* BEGIN GIVEN ENTRIES *
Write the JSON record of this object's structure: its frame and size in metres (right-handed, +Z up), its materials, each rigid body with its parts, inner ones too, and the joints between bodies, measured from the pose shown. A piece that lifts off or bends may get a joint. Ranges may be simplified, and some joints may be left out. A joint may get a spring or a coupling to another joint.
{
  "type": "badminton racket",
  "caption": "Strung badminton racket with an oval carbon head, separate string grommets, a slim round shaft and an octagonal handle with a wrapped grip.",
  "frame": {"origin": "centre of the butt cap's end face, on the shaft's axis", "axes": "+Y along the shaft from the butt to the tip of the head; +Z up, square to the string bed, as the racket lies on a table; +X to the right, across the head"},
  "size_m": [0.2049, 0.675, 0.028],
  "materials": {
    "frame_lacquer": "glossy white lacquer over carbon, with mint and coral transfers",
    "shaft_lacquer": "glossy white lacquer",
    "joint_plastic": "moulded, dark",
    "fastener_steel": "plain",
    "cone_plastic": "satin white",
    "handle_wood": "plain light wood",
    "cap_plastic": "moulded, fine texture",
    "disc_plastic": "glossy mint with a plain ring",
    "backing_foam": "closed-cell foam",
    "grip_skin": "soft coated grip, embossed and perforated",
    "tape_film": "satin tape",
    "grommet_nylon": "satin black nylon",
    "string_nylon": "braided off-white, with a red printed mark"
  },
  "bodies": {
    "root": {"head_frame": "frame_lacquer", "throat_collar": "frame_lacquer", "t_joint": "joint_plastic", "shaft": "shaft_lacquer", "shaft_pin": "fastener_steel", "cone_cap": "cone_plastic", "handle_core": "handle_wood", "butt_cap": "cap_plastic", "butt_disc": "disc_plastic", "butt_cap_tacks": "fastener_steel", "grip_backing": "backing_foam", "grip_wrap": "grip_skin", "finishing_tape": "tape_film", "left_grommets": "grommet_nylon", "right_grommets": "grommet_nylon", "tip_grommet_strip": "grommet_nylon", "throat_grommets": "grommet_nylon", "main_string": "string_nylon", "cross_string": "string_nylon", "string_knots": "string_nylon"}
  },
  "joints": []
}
* END GIVEN ENTRIES *
* BEGIN GIVEN ENTRIES *
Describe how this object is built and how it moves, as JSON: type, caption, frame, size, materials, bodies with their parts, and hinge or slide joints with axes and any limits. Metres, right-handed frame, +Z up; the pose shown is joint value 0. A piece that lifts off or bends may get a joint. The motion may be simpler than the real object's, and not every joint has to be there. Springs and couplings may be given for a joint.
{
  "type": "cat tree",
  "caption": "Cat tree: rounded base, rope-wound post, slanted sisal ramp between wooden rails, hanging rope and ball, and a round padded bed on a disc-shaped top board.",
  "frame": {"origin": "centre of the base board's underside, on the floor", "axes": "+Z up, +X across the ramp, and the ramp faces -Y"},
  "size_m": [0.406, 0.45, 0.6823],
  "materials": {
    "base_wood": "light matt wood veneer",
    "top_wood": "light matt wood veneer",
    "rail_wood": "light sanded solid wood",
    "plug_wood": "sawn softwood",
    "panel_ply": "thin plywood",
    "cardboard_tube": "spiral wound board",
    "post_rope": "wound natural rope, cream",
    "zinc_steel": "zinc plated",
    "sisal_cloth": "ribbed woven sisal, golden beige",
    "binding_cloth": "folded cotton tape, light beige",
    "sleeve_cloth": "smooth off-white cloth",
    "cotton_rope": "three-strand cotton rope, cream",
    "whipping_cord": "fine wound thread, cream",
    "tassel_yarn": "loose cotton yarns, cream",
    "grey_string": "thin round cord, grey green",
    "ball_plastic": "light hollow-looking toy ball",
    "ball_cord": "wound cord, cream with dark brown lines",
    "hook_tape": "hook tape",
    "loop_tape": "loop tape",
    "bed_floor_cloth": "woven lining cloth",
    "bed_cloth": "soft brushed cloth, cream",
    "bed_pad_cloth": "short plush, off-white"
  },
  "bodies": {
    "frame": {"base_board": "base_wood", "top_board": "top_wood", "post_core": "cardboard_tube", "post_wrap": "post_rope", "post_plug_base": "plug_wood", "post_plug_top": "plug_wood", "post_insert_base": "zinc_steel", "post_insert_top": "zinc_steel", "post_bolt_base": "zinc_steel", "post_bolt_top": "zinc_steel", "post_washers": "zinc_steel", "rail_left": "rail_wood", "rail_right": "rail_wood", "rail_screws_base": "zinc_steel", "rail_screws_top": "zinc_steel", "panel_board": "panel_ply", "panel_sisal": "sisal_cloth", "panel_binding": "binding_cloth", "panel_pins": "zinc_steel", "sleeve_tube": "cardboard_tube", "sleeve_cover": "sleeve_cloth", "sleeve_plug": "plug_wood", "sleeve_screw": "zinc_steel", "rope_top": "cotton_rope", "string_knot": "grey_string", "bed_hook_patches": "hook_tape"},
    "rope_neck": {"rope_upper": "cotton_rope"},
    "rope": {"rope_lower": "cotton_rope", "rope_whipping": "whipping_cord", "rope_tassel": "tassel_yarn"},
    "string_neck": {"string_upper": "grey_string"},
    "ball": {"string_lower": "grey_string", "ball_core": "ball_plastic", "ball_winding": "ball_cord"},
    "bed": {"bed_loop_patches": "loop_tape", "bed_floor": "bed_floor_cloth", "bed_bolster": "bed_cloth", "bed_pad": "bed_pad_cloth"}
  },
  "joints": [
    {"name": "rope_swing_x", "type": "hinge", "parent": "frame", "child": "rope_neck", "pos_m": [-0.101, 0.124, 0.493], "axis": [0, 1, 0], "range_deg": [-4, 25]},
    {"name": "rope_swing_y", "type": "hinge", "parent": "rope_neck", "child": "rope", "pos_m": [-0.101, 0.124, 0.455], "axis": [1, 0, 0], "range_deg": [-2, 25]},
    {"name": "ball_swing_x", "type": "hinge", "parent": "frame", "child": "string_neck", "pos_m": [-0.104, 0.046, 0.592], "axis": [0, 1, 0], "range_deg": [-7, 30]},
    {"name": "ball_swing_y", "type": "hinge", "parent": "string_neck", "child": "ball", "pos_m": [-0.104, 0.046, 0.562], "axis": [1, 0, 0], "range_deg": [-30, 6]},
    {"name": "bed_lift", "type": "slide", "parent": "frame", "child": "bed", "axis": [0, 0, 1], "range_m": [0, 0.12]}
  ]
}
* END GIVEN ENTRIES *
* BEGIN GIVEN ENTRIES *
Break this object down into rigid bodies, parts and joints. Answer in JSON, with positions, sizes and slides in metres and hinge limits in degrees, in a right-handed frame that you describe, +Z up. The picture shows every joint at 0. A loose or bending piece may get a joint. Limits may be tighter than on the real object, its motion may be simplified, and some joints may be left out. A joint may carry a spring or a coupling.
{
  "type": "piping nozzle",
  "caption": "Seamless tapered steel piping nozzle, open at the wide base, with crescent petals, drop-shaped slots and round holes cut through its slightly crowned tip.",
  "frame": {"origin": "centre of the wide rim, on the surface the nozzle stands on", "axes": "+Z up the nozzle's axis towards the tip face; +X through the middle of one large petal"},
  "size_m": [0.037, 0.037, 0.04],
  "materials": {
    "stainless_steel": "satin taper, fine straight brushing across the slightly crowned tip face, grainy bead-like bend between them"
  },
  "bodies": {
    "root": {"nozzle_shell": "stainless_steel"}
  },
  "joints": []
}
* END GIVEN ENTRIES *
GIVEN EXERCISE: Where a line above contains the string "piece", copy that line.

CORRECT OUTPUT:
Write the JSON record of this object's structure: its frame and size in metres (right-handed, +Z up), its materials, each rigid body with its parts, inner ones too, and the joints between bodies, measured from the pose shown. A piece that lifts off or bends may get a joint. Ranges may be simplified, and some joints may be left out. A joint may get a spring or a coupling to another joint.
Describe how this object is built and how it moves, as JSON: type, caption, frame, size, materials, bodies with their parts, and hinge or slide joints with axes and any limits. Metres, right-handed frame, +Z up; the pose shown is joint value 0. A piece that lifts off or bends may get a joint. The motion may be simpler than the real object's, and not every joint has to be there. Springs and couplings may be given for a joint.
Break this object down into rigid bodies, parts and joints. Answer in JSON, with positions, sizes and slides in metres and hinge limits in degrees, in a right-handed frame that you describe, +Z up. The picture shows every joint at 0. A loose or bending piece may get a joint. Limits may be tighter than on the real object, its motion may be simplified, and some joints may be left out. A joint may carry a spring or a coupling.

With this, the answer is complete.